# [Data segment]
□ □ □ □ □

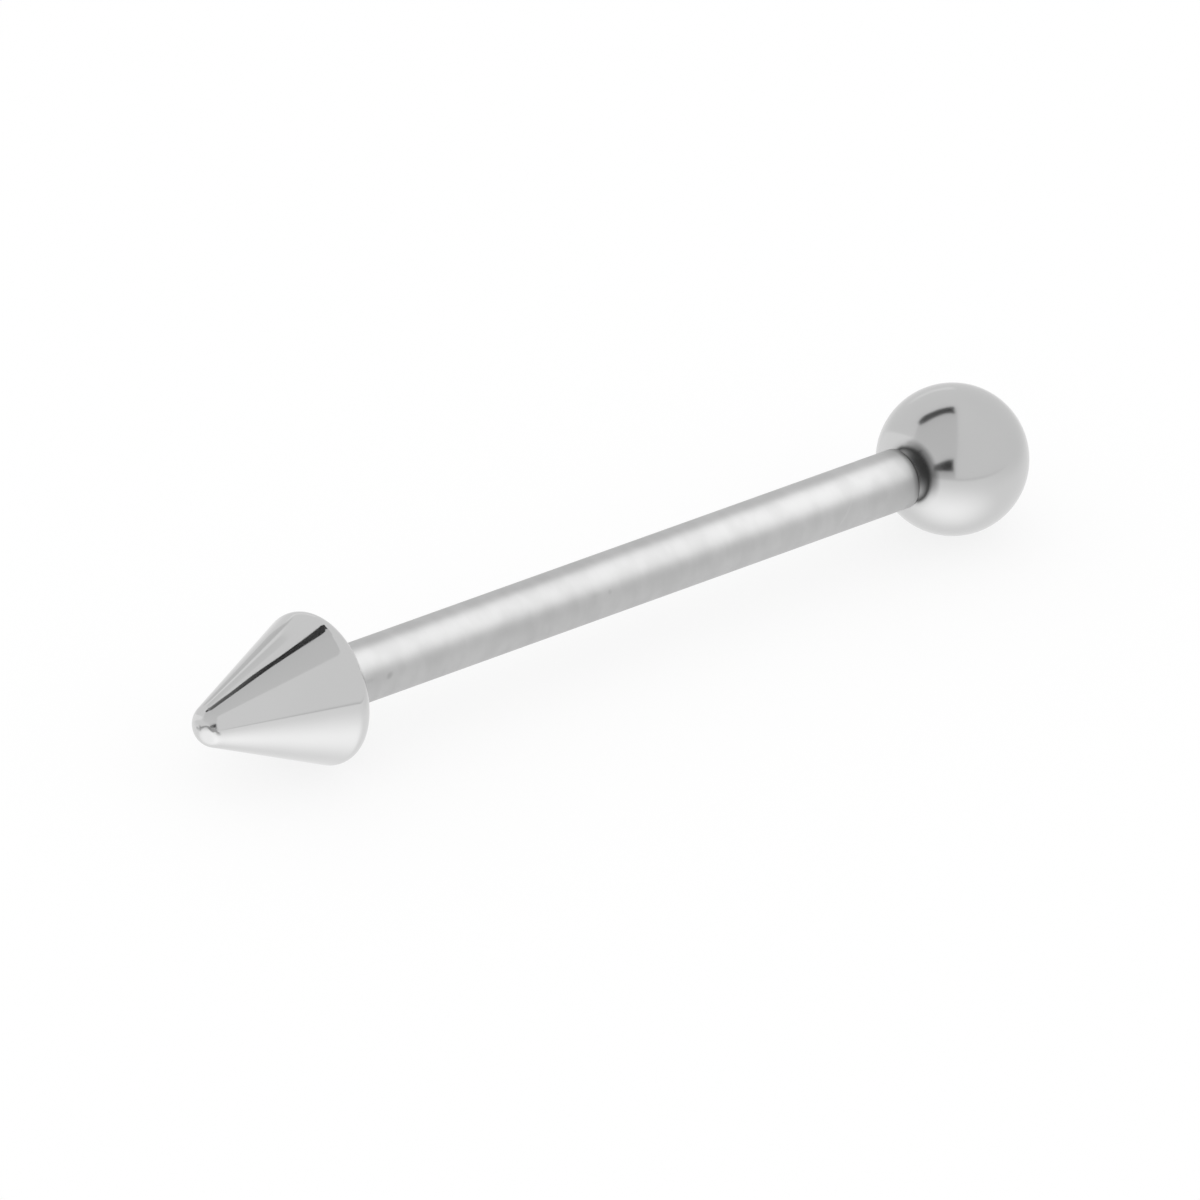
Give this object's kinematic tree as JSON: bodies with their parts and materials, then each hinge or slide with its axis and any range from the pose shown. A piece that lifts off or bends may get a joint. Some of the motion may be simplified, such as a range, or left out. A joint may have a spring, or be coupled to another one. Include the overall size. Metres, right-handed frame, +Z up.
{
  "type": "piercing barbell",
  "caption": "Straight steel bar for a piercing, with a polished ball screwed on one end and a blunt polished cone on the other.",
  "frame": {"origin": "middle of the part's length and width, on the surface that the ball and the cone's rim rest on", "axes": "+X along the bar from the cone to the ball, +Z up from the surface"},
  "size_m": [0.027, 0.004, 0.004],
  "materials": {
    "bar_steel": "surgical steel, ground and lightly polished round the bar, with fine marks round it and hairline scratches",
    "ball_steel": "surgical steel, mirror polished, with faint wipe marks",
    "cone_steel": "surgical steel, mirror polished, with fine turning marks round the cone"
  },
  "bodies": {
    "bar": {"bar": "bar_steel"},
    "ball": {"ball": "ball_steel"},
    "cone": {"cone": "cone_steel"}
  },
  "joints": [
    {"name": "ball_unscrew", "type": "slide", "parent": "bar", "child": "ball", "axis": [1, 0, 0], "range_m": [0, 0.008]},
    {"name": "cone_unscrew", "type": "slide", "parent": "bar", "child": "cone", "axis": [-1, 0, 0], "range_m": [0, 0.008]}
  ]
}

□ □ □ □ □

# [What to do]
Each line above is to be repeated exactly.

# [Answer to the exercise]
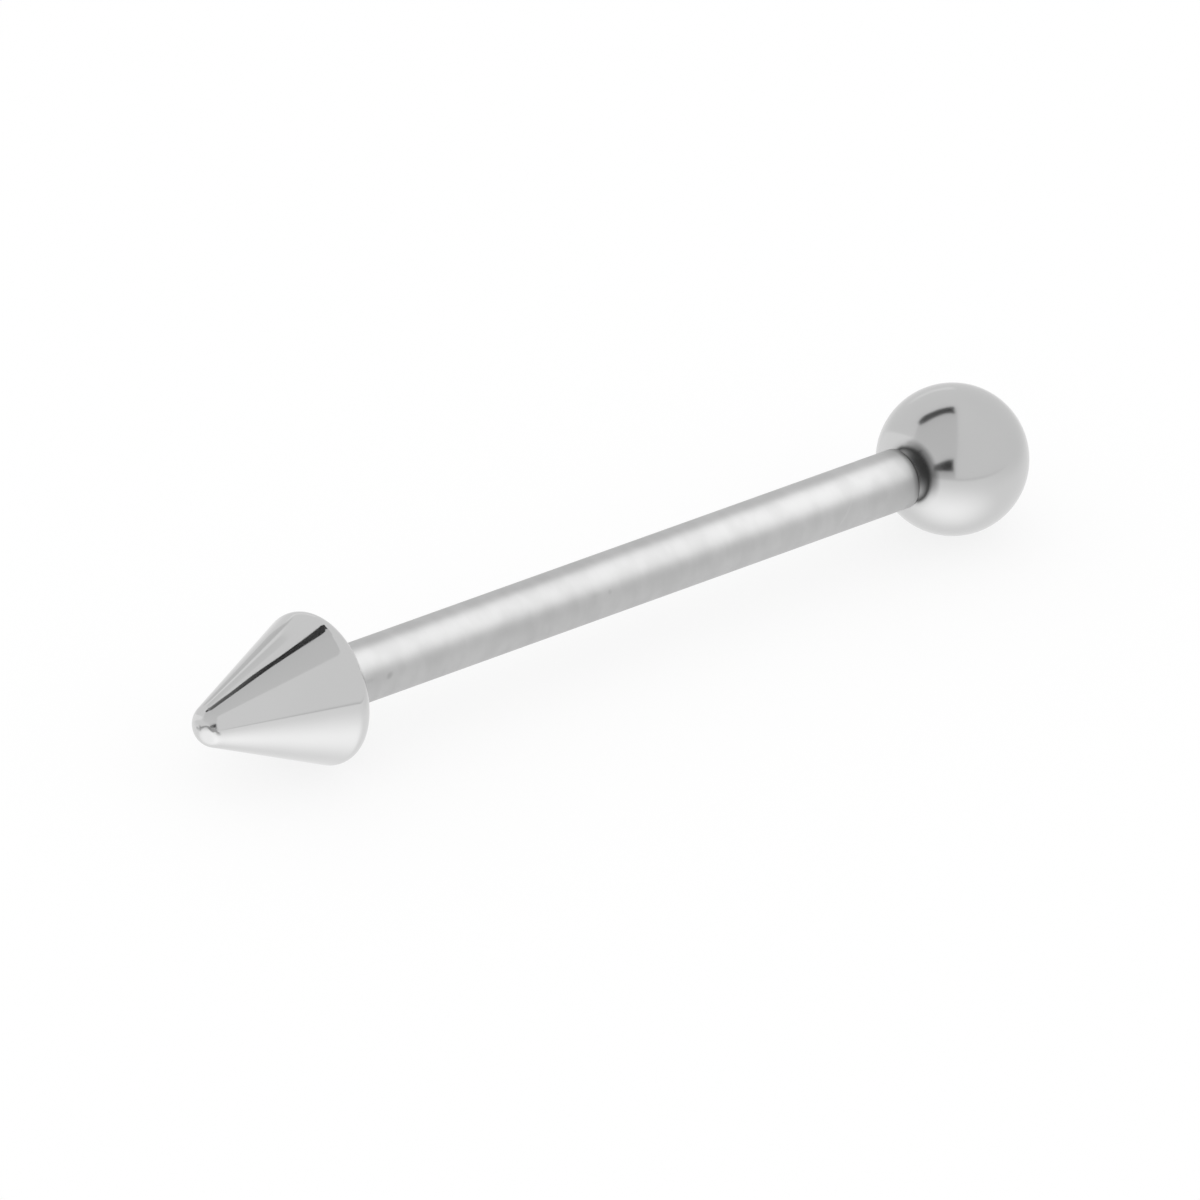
Give this object's kinematic tree as JSON: bodies with their parts and materials, then each hinge or slide with its axis and any range from the pose shown. A piece that lifts off or bends may get a joint. Some of the motion may be simplified, such as a range, or left out. A joint may have a spring, or be coupled to another one. Include the overall size. Metres, right-handed frame, +Z up.
{
  "type": "piercing barbell",
  "caption": "Straight steel bar for a piercing, with a polished ball screwed on one end and a blunt polished cone on the other.",
  "frame": {"origin": "middle of the part's length and width, on the surface that the ball and the cone's rim rest on", "axes": "+X along the bar from the cone to the ball, +Z up from the surface"},
  "size_m": [0.027, 0.004, 0.004],
  "materials": {
    "bar_steel": "surgical steel, ground and lightly polished round the bar, with fine marks round it and hairline scratches",
    "ball_steel": "surgical steel, mirror polished, with faint wipe marks",
    "cone_steel": "surgical steel, mirror polished, with fine turning marks round the cone"
  },
  "bodies": {
    "bar": {"bar": "bar_steel"},
    "ball": {"ball": "ball_steel"},
    "cone": {"cone": "cone_steel"}
  },
  "joints": [
    {"name": "ball_unscrew", "type": "slide", "parent": "bar", "child": "ball", "axis": [1, 0, 0], "range_m": [0, 0.008]},
    {"name": "cone_unscrew", "type": "slide", "parent": "bar", "child": "cone", "axis": [-1, 0, 0], "range_m": [0, 0.008]}
  ]
}